● To do:
Print, exactly as they stand, the lines from the start of the listing to the line containing "(wide, y, 18.0)]", inclusive.
** begin Provided records **
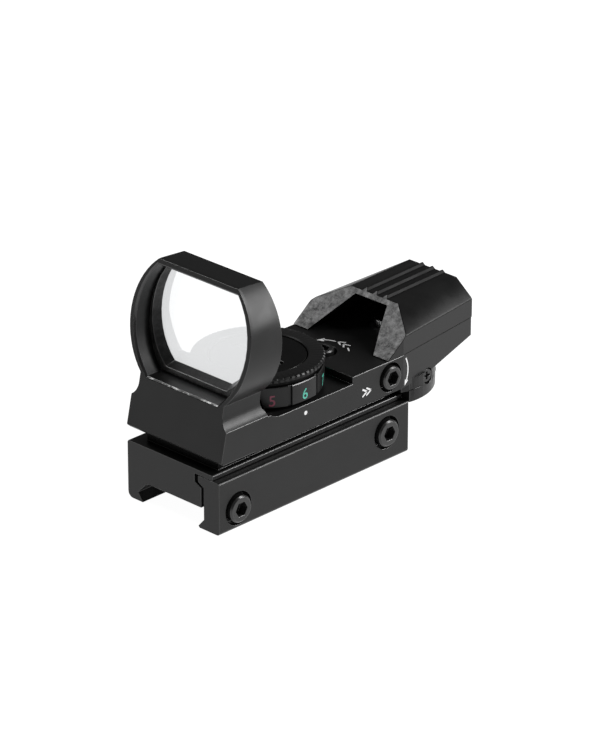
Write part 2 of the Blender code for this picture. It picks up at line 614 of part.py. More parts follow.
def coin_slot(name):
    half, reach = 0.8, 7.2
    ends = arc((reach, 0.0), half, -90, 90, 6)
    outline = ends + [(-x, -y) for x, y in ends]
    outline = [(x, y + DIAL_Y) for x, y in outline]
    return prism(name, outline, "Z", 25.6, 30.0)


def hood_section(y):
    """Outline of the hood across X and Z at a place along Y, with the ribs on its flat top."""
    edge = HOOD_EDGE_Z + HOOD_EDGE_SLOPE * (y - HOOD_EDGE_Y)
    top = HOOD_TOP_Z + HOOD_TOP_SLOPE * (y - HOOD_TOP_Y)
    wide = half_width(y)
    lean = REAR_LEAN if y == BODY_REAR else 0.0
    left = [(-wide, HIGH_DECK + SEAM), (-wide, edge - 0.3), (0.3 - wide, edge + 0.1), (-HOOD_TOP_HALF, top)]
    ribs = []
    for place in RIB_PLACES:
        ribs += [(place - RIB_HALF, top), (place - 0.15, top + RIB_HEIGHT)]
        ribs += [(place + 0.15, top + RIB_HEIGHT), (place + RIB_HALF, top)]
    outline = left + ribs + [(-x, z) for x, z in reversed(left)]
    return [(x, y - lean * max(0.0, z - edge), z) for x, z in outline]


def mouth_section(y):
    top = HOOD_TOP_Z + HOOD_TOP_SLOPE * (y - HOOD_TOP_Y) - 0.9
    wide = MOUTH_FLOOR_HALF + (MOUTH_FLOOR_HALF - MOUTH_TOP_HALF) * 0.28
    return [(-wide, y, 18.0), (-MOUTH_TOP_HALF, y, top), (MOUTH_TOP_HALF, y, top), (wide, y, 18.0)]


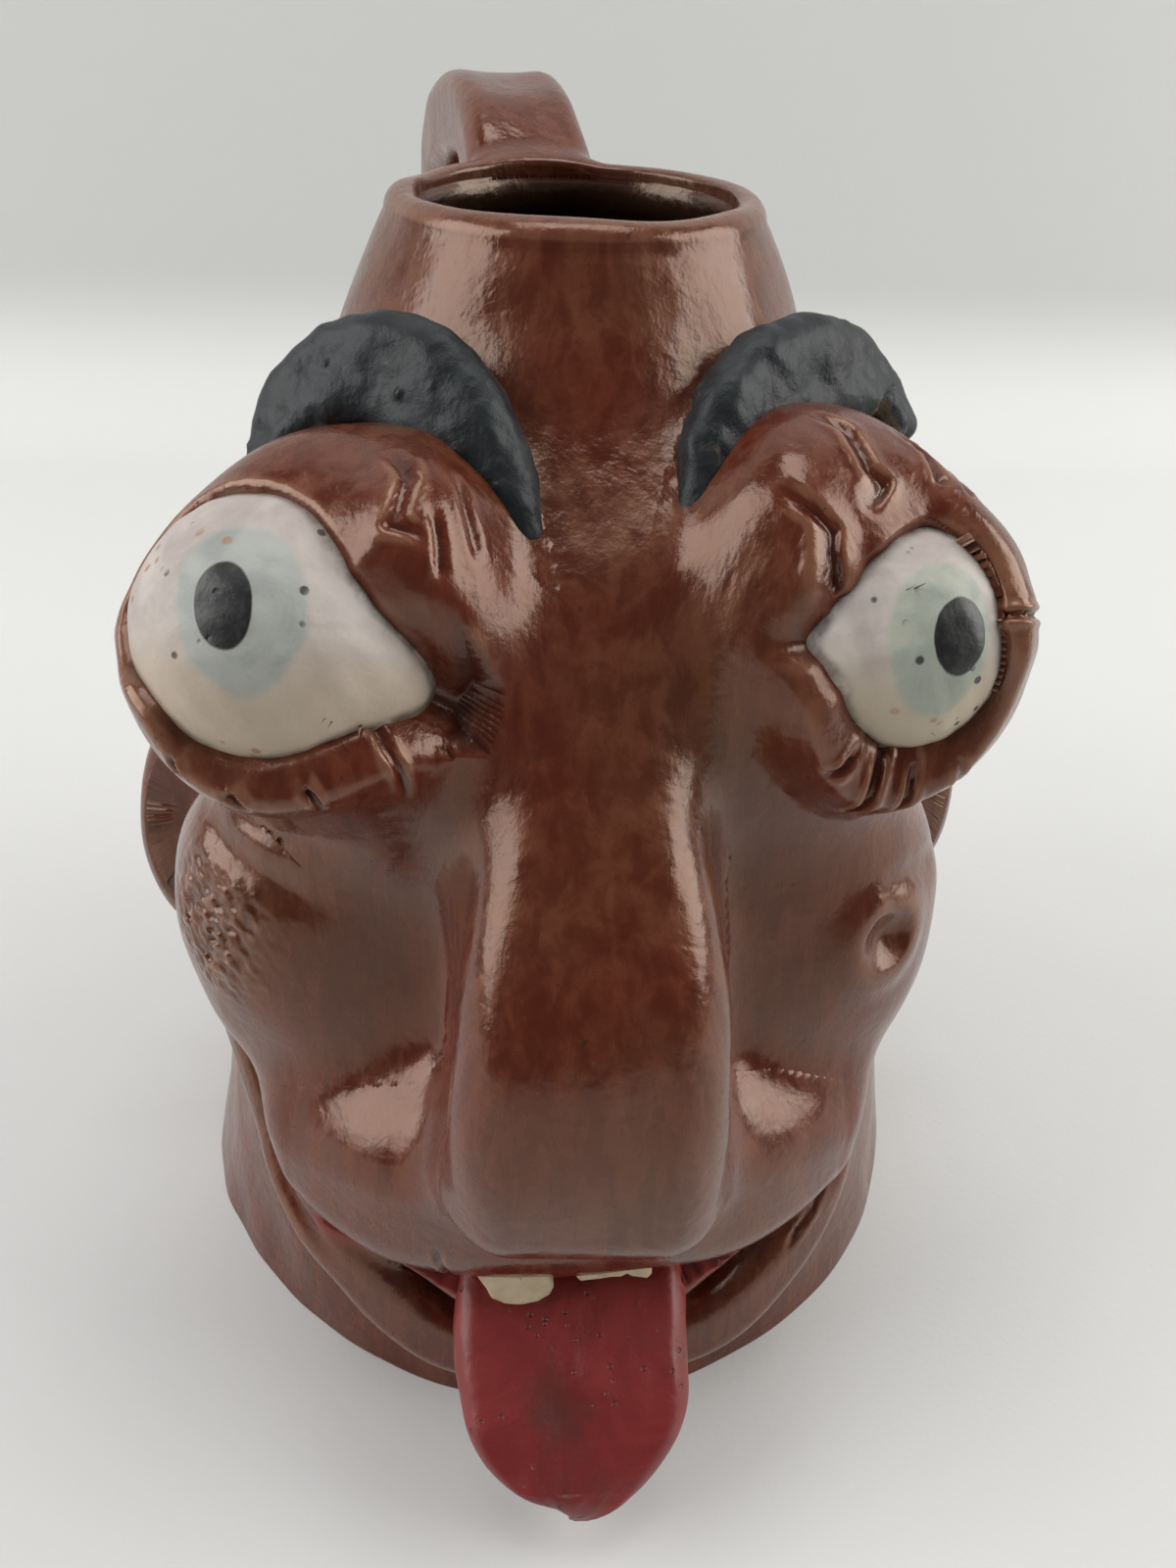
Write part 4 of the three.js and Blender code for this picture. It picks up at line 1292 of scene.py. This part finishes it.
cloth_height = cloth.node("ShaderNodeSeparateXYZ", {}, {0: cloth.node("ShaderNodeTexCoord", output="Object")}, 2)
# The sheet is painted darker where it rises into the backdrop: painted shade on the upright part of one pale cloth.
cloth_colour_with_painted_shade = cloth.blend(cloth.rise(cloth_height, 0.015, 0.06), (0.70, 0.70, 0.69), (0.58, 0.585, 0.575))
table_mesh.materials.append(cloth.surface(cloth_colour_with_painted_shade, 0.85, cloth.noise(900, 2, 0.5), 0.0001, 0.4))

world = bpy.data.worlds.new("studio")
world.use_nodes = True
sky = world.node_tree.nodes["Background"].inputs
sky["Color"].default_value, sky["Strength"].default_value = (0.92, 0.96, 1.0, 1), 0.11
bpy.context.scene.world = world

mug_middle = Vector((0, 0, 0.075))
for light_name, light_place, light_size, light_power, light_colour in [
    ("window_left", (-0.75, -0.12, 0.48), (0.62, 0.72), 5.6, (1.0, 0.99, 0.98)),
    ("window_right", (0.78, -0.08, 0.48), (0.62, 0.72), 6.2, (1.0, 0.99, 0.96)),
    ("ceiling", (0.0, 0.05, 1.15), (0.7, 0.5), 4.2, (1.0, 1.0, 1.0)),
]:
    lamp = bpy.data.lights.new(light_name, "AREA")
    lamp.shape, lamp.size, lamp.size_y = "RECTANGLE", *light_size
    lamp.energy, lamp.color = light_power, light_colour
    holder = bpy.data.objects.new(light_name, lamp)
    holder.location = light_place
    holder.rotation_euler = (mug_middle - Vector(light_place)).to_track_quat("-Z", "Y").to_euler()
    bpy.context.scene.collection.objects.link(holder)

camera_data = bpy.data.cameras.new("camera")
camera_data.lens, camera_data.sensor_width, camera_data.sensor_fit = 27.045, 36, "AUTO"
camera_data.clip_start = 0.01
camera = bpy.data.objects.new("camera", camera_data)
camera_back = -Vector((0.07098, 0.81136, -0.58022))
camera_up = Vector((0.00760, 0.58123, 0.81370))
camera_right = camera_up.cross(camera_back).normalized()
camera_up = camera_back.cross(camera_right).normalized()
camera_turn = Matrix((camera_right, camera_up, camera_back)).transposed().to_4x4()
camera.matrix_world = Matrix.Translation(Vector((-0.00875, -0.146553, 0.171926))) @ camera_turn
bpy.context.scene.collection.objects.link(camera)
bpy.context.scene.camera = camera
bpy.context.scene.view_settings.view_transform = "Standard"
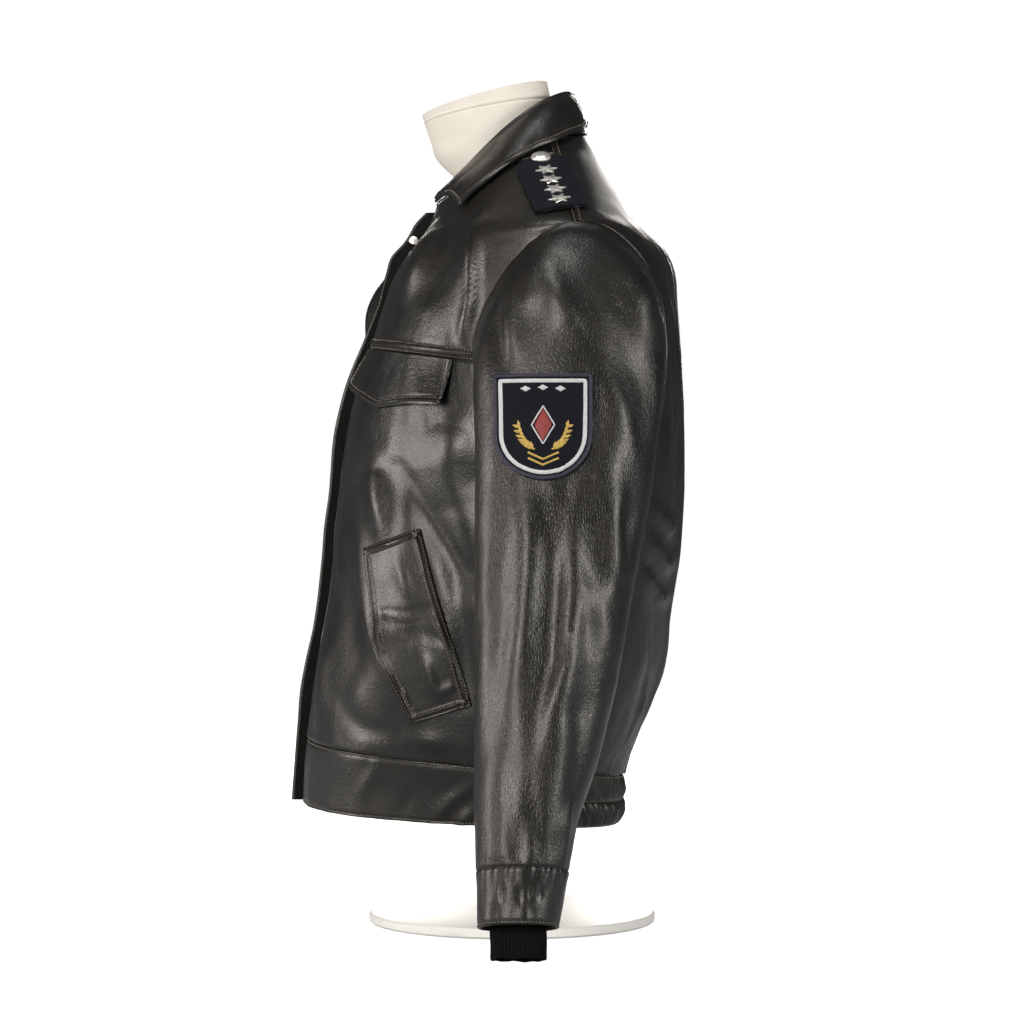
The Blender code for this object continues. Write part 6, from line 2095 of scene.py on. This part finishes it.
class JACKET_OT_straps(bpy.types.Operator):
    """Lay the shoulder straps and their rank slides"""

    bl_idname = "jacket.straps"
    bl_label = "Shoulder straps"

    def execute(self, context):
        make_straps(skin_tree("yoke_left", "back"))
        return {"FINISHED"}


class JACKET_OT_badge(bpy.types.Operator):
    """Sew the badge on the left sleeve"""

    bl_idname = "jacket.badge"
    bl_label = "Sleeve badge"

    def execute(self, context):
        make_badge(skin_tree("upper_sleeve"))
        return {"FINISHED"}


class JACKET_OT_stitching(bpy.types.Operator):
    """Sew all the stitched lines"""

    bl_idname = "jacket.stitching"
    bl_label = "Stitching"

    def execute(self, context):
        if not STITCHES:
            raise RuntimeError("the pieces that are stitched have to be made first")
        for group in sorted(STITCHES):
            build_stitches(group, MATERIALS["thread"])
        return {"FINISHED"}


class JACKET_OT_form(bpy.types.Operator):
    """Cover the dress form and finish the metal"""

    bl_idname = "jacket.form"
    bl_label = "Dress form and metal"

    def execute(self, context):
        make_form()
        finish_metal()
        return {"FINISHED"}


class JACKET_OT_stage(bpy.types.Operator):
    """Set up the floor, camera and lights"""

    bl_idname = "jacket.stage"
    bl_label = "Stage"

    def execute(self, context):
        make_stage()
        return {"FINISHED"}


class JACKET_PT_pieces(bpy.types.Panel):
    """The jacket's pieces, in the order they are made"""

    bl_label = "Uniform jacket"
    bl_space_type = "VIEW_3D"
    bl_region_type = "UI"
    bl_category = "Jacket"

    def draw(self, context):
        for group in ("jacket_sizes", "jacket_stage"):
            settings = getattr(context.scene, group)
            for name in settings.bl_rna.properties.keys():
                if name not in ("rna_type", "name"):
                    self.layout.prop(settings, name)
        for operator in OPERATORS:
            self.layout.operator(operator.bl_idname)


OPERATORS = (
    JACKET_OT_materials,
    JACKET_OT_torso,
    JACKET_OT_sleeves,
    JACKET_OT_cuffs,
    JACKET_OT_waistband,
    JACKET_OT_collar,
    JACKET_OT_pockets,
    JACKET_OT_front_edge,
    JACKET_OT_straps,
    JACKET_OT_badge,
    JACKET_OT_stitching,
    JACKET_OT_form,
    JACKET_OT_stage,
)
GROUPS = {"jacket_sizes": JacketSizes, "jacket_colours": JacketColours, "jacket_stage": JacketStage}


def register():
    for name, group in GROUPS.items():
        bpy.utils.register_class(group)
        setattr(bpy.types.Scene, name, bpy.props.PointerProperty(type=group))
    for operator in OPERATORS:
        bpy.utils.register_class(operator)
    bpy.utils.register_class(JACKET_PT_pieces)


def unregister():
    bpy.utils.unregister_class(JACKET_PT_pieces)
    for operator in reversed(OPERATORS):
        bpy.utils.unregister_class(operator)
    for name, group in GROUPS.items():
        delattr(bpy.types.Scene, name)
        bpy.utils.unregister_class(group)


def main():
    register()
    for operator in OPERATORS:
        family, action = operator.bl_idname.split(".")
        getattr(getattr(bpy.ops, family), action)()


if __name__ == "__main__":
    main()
** end Provided records **
● Correct result:
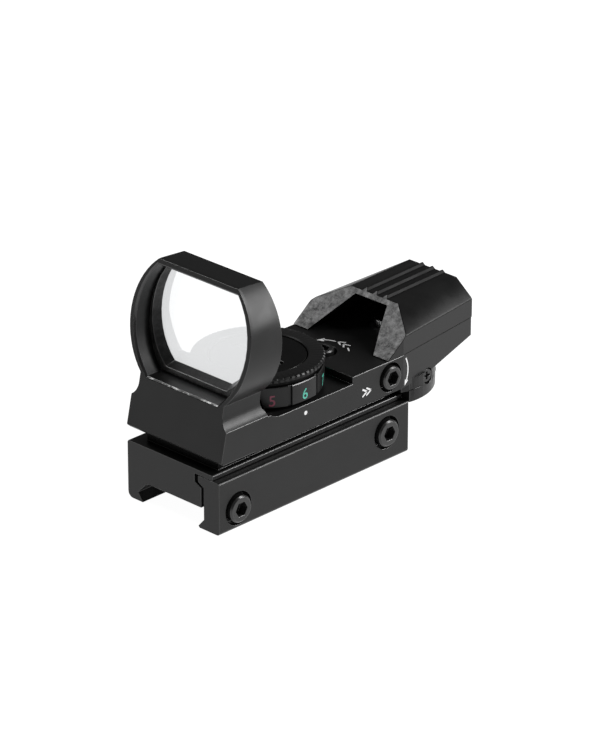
Write part 2 of the Blender code for this picture. It picks up at line 614 of part.py. More parts follow.
def coin_slot(name):
    half, reach = 0.8, 7.2
    ends = arc((reach, 0.0), half, -90, 90, 6)
    outline = ends + [(-x, -y) for x, y in ends]
    outline = [(x, y + DIAL_Y) for x, y in outline]
    return prism(name, outline, "Z", 25.6, 30.0)


def hood_section(y):
    """Outline of the hood across X and Z at a place along Y, with the ribs on its flat top."""
    edge = HOOD_EDGE_Z + HOOD_EDGE_SLOPE * (y - HOOD_EDGE_Y)
    top = HOOD_TOP_Z + HOOD_TOP_SLOPE * (y - HOOD_TOP_Y)
    wide = half_width(y)
    lean = REAR_LEAN if y == BODY_REAR else 0.0
    left = [(-wide, HIGH_DECK + SEAM), (-wide, edge - 0.3), (0.3 - wide, edge + 0.1), (-HOOD_TOP_HALF, top)]
    ribs = []
    for place in RIB_PLACES:
        ribs += [(place - RIB_HALF, top), (place - 0.15, top + RIB_HEIGHT)]
        ribs += [(place + 0.15, top + RIB_HEIGHT), (place + RIB_HALF, top)]
    outline = left + ribs + [(-x, z) for x, z in reversed(left)]
    return [(x, y - lean * max(0.0, z - edge), z) for x, z in outline]


def mouth_section(y):
    top = HOOD_TOP_Z + HOOD_TOP_SLOPE * (y - HOOD_TOP_Y) - 0.9
    wide = MOUTH_FLOOR_HALF + (MOUTH_FLOOR_HALF - MOUTH_TOP_HALF) * 0.28
    return [(-wide, y, 18.0), (-MOUTH_TOP_HALF, y, top), (MOUTH_TOP_HALF, y, top), (wide, y, 18.0)]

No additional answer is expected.